Lecture 5 (10th June) - The Privileged Now
The final refuge of epistemic privilege – the one domain where our cognitive situation can seem to be at all ideal – might seem to be the self. Yet our privileged grasp of the self turns out to be a privileged grasp of the self right now – once it slips into the past, the privilege looks to disappear. So inasmuch as we seek to achieve the ideal, we need to consider just how many thoughts we can grasp all at once. Although such questions are not terribly familiar today, there is a long historical debate over the importance of grasping a whole argument all at once. In Descartes, in fact, such a possibility turns out to be critical to the method of the Meditations. Ultimately, however, there is reason to doubt whether we should privilege the present self in the way many philosophers have historically supposed.
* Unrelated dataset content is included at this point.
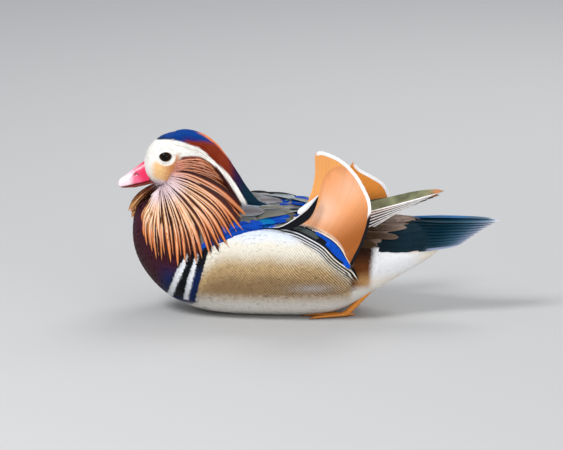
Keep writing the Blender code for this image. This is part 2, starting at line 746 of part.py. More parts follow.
def sail_point(u, v, name):
    """A place on the sail's broad web, u along the shaft and v from the shaft to its edge."""
    x, y, z = along(SAIL_SHAFT, u)
    barb = along(SAIL_EDGE[name], u) - (x, z)
    bow = SAIL_BOW * 4 * v * (1 - v) * (1 - u) ** 1.5
    hollow = SAIL_HOLLOW * math.sin(math.pi * v) * (1 - 0.5 * u)
    y += SAIL_LEAN[name] * np.linalg.norm(barb) * v - hollow
    return np.array([x + barb[0] * v + bow, y, z + barb[1] * v])


def sail_form(name):
    """The sail feather of the duck's right side: a broad web above its shaft, a narrow one below."""
    rows = []
    for i in range(SAIL_STEPS + 1):
        u = i / SAIL_STEPS * 0.985
        blue = BLUE_WEB * math.sin(math.pi * (0.08 + 0.9 * u)) ** 0.6
        run = sail_point(u + 0.01, 0, name) - sail_point(max(u - 0.02, 0), 0, name)
        down = unit(np.cross(run, ACROSS))
        down = down if down[2] < 0 else -down
        shaft = sail_point(u, 0, name)
        row = [shaft + (down * blue - ACROSS * 2.0) * w for w in (1.0, 0.5)]
        row += [sail_point(u, j / SAIL_ROWS, name) for j in range(SAIL_ROWS + 1)]
        rows.append(row)
    grid = np.array(rows)
    half = grid_normals(grid) * SAIL_THICK / 2
    return sheet(grid + half, grid - half)


def feather_path(root, tip, sag, steps=4):
    """A straight quill from root to tip that bows by the sag in its middle."""
    root, tip, sag = np.array(root), np.array(tip), np.array(sag)
    return [root + (tip - root) * t + sag * 4 * t * (1 - t) for t in np.linspace(0, 1, steps + 1)]


def blade(half, steps=4, root=0.45, tip=0.08, power=3.0):
    """Half widths of a feather: narrow at its root, full, and rounded to a point."""
    rows = []
    for i in range(steps + 1):
        t = i / steps
        wide = (root + (1 - root) * min(1, t * 2.5)) * (1 - (1 - tip) * t**power)
        rows.append((half * wide, half * wide))
    return rows


def primaries(side, name):
    """The folded flight feathers, each one a little shorter and above the one before."""
    made = []
    root, tip = np.array(PRIMARY_ROOT), np.array(PRIMARY_TIP[name])
    run = unit(tip - root)
    face = unit(np.array([0.05, 0.62, 0.78]))
    across = unit(np.cross(face, run))
    face = unit(np.cross(run, across))
    for k in range(PRIMARY_COUNT):
        short = 1 - 0.02 * k - 0.012 * k * k / 2 if k else 1.0
        offset = across * (1.9 * (PRIMARY_COUNT / 2 - k)) * -1
        layer = -face * 1.15 * k
        start = root + offset * 1.35 + layer
        end = root + (tip - root) * short + offset * 0.35 + layer * 0.6
        path = feather_path(start, end, (0, 0, -2.5))
        rows = [across] * len(path)
        thick = [PRIMARY_THICK] * len(path)
        made.append(mirrored(vane(path, rows, blade(PRIMARY_HALF), thick, 0.06), side))
    return made


def wing_pad(side):
    """The coverts of the folded wing, a pad between the scapulars and the flank."""
    def inner(u):
        x = WING_FRONT + (WING_REAR - WING_FRONT) * u
        return math.radians(38 - 18 * smooth_step((x - 2) / 30) + 8 * smooth_step((x - 40) / 18))

    def outer(u):
        x = WING_FRONT + (WING_REAR - WING_FRONT) * u
        edge = float(np.interp(x, FLANK_EDGE[:, 0], FLANK_EDGE[:, 1]))
        edge += 1.5 + 9 * smooth_step((x - 36) / 24)
        return max(angle_at_height(x, edge), inner(u) + 0.06)

    def rise(u, v):
        lengthwise = math.sin(math.pi * min(0.97, 0.1 + u * 0.87)) ** 0.5
        return 1.2 + 2.8 * lengthwise * math.sin(math.pi * v) ** 0.6

    return patch(WING_FRONT, WING_REAR, inner, outer, rise, side, 11, 3)


def sail_covers(side):
    """Long pointed feathers that rise from the wing's coverts over the base of the sail."""
    made = []
    for path, half in COVER_PLUMES:
        path = [spline(path, t) for t in np.linspace(0, len(path) - 1, 6)]
        tangents = np.gradient(np.array(path), axis=0)
        rows = [unit(np.cross(ACROSS, t)) for t in tangents]
        halves = blade(half, 5, 0.7, 0.06, 2.4)
        made.append(mirrored(vane(path, rows, halves, [1.2, 1.2, 1.1, 1, 0.9, 0.6], 0.08), side))
    return made


def wing(side, name):
    obj = make_object(f"wing_{name}", wing_pad(side), "wing")
    return combine(obj, primaries(side, name) + sail_covers(side))


def scapular_pad(side):
    """The shoulder feathers, a long low mound on each side of the back."""
    def inner(u):
        return math.radians(8 + 5 * (2 * u - 1) ** 2 + 5 * smooth_step((u - 0.62) / 0.38))

    def outer(u):
        return math.radians(37 - 2 * u - 13 * smooth_step((u - 0.6) / 0.4))

    def rise(u, v):
        long = math.sin(math.pi * min(1, 0.12 + 0.86 * u)) ** 0.5
        return 0.8 + SCAPULAR_RISE * long * math.sin(math.pi * v) ** 0.7

    return patch(SCAPULAR_FRONT, SCAPULAR_REAR, inner, outer, rise, side)


def scapulars(side, name):
    return make_object(f"scapulars_{name}", scapular_pad(side), "scapular")


def tail_feathers(draw):
    """Pairs of tail feathers, arched like a roof, the middle pair on top."""
    made = []
    for side in SIDES.values():
        for k in range(TAIL_PAIRS):
            share = k / (TAIL_PAIRS - 1)
            bend = share**1.25
            root = np.array(TAIL_ROOT_MID) * (1 - share) + np.array(TAIL_ROOT_OUT) * share
            tip = np.array(TAIL_TIP_MID) * (1 - share) + np.array(TAIL_TIP_OUT) * share
            root[2] = TAIL_ROOT_MID[2] * (1 - bend) + TAIL_ROOT_OUT[2] * bend
            tip[2] = TAIL_TIP_MID[2] * (1 - bend) + TAIL_TIP_OUT[2] * bend
            lean = math.radians(14 + 36 * share)
            across = np.array([0, math.cos(lean), -math.sin(lean)])
            layer = np.array([0, -math.sin(lean), -math.cos(lean)]) * (1.15 * k)
            path = [p + layer * 0.6 for p in feather_path(root, tip, (0, 1.5 * share, 0.5), 3)]
            halves = blade(TAIL_HALF, 3, root=0.7, power=4)
            form = vane(path, [across] * len(path), halves, [TAIL_THICK] * len(path), 0.05)
            made.append(mirrored(form, side))
    return made


def tail():
    core = egg_form(TORSO, 9, 20, start=TAIL_CUT + GAP / 2, point=torso_point)
    obj = make_object("tail", core, "tail")
    return combine(obj, tail_feathers(random.Random(5)))


def web_form(outline):
    """The skin between the toes, from its outline that starts at the heel of the foot."""
    low = [np.array([p[0], p[1], -1.0]) for p in outline]
    high = [np.array([p[0], p[1], WEB_THICK]) for p in outline]
    count = len(outline)
    fan = [(0, i, i + 1) for i in range(1, count - 1)]
    faces = fan + [(c + count, b + count, a + count) for a, b, c in fan]
    for a in range(count):
        b = (a + 1) % count
        faces += [(b, a, a + count), (b, a + count, b + count)]
    return facing_out(low + high, faces)


def leg_pieces(side):
    """The tarsus, toes and webs of one leg, before the sole is cut flat."""
    heel, ankle = np.array(LEG_HEEL), np.array(LEG_ANKLE)
    bent = heel + (ankle - heel) * 0.55 + (0, 0, -1.0)
    tarsus = [heel + (2, 0, 1.5), heel, bent, ankle, ankle + (-4, 0, -1)]
    pieces = [pipe(tarsus, [3.4, 3.2, TARSUS_RADIUS, 2.9, 2.2], 6)]
    base = ankle + (-1, 0, -1.2)
    ends = []
    for length, angle in TOES:
        turn = math.radians(angle)
        forward = np.array([-math.cos(turn), math.sin(turn), 0])
        radii = [TOE_RADIUS, 1.8, 1.4, 0.7]
        joints = [base + forward * length * s for s in (-0.04, 0.45, 0.84, 1.0)]
        joints = [(j[0], j[1], r - 0.5) for j, r in zip(joints, radii, strict=True)]
        pieces.append(pipe(joints, radii))
        ends.append(base + forward * length * 0.84)
    back = np.array([math.cos(0.5), -math.sin(0.5), 0])
    hind = [base - back, base + back * 5 + (0, 0, -0.6), base + back * 10 + (0, 0, -1.0)]
    pieces.append(pipe(hind, [1.5, 1.3, 0.7]))
    middle, outer, inner = ends
    hollows = [(middle + other) / 2 * 0.88 + base * 0.12 for other in (outer, inner)]
    pieces.append(web_form([base + (2, 0, 0), outer, hollows[0], middle, hollows[1], inner]))
    return [mirrored(p, side) for p in pieces]


def leg(side, name):
    """A leg tucked under the belly, its sole flat on the floor."""
    first, *others = leg_pieces(side)
    obj = combine(make_object(f"leg_{name}", first, "leg"), others)
    return combine(obj, [block((-60, -90, -20), (120, 90, 0))], "DIFFERENCE")


def main():
    clear_scene()
    torso, neck, head = torso_form(), neck_form(), turned(head_form())

    legs = [leg(side, name) for name, side in SIDES.items()]
    pockets = [grown(form_of(obj), 2 * GAP) for obj in legs]
    body = make_object("torso", torso, "breast")
    combine(body, pockets, "DIFFERENCE")

    pads = []
    for name, side in SIDES.items():
        shoulder = scapulars(side, name)
        combine(shoulder, [grown(torso, GAP)], "DIFFERENCE")
        folded = wing(side, name)
        combine(folded, [grown(torso, GAP), grown(form_of(shoulder), GAP)], "DIFFERENCE")
        pads += [form_of(shoulder), form_of(folded)]
    tail()
    neck_obj = make_object("neck", neck, "neck")
    combine(neck_obj, [grown(form, GAP) for form in (head, torso, *pads)], "DIFFERENCE")

    for name, side in SIDES.items():
        sail = make_object(f"sail_{name}", mirrored(sail_form(name), side), "sail")
        combine(sail, [grown(form, GAP) for form in (torso, *pads)], "DIFFERENCE")

    draw = random.Random(11)
    below = surface(torso, neck, head, *pads)
    plumage = crest(below, draw)
    for name in SIDES:
        plumage += ruff(name, below, draw)
    head_obj = make_object("head", head, "head")
    combine(head_obj, plumage + [turned(lid_form(side)) for side in SIDES.values()])
    combine(head_obj, [grown(form, GAP) for form in (torso, form_of(neck_obj), *pads)], "DIFFERENCE")

    sockets = []
    for name, side in SIDES.items():
        x, y, z = EYE_PLACE
        make_object(f"eye_{name}", turned(ball((x, side * y, z), [EYE_RADIUS] * 3)), "eye")
        sockets.append(turned(ball((x, side * y, z), [EYE_RADIUS + GAP] * 3)))
    combine(head_obj, sockets, "DIFFERENCE")

    upper = make_object("bill_upper", turned(upper_bill()), "bill")
    combine(upper, [grown(head, GAP), *[turned(nostril(side)) for side in SIDES.values()]], "DIFFERENCE")
    lower = make_object("bill_lower", turned(lower_bill()), "bill")
    combine(lower, [grown(head, GAP)], "DIFFERENCE")


main()
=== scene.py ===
"""Mandarin duck, an adult drake at rest: coat, bill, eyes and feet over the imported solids.

Sizes are in millimetres in the same frame as the solids, and become metres in the meshes.
"""

import sys
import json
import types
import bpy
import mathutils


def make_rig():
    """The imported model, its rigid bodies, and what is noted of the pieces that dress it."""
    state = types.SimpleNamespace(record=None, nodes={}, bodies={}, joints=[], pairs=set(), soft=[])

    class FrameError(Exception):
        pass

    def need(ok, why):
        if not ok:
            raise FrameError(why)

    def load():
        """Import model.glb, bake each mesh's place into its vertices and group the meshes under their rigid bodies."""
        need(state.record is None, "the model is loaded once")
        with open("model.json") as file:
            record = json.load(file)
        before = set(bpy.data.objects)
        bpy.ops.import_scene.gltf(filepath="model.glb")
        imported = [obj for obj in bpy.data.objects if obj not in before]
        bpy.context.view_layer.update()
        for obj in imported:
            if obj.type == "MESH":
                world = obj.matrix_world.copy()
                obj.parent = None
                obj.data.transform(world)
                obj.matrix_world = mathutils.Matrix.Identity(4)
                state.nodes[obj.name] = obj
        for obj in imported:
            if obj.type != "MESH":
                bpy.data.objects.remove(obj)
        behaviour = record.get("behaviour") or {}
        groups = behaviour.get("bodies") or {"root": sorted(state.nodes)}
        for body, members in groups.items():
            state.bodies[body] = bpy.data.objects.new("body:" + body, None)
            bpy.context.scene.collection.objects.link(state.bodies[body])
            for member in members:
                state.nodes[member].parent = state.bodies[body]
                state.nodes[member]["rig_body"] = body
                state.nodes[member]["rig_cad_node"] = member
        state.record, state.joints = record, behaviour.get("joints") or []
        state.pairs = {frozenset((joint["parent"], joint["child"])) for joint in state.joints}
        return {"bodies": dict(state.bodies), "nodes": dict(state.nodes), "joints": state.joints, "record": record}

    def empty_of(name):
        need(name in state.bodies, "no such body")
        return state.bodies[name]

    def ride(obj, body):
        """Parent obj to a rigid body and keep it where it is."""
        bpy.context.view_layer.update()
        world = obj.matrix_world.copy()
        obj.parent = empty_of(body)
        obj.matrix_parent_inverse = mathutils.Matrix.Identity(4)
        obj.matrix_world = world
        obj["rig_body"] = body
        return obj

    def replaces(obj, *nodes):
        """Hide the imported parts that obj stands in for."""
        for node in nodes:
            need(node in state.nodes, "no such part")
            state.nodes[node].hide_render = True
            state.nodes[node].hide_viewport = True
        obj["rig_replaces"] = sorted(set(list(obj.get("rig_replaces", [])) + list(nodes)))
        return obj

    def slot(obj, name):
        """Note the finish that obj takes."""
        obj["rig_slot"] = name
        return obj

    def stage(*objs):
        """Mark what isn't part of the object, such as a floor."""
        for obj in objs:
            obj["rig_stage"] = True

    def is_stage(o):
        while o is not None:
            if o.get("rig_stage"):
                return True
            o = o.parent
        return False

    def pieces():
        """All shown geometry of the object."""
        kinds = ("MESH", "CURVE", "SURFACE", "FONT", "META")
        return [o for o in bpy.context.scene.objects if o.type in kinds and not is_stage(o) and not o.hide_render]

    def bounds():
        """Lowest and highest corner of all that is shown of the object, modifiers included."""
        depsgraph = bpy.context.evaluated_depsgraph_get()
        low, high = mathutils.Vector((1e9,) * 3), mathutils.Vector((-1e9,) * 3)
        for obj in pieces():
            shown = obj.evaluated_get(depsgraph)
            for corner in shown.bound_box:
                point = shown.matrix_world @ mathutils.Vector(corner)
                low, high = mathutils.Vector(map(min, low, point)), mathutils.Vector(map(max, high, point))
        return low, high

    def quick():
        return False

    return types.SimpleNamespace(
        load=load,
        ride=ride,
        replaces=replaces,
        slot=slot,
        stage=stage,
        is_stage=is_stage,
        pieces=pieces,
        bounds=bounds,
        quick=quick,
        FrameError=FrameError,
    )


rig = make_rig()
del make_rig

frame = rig.load()
cad_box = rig.bounds()

import json
import math

import bmesh
import bpy
import numpy as np
from mathutils import Vector
from mathutils.bvhtree import BVHTree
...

Lecture 6 (17th June) - Skepticism and Hope
If our epistemic condition is sufficiently non-ideal, then the consequence may seem to be skepticism. Of course, if there is an all-powerful deity, then just as that being might deceive, so such a being might protect us from deception. But there is reason to wonder whether even an all-powerful deity could itself be completely confident of having knowledge. For even supposing that such a being cannot, by definition, be deceived, still there is a question of how can such a being know that it is such a being. This raises a more general question about whether the gap between how things seem and how they are is more than just an unfortunate feature of the human condition. Perhaps it is a logical feature of cognition in general that no evidence can ultimately be decisive in establishing any conclusion. If this were so, then the only alternative to skeptical suspension of belief might be an attitude of faith. Or, instead of faith, we might choose merely to hope, and so believe without pretending to have faith.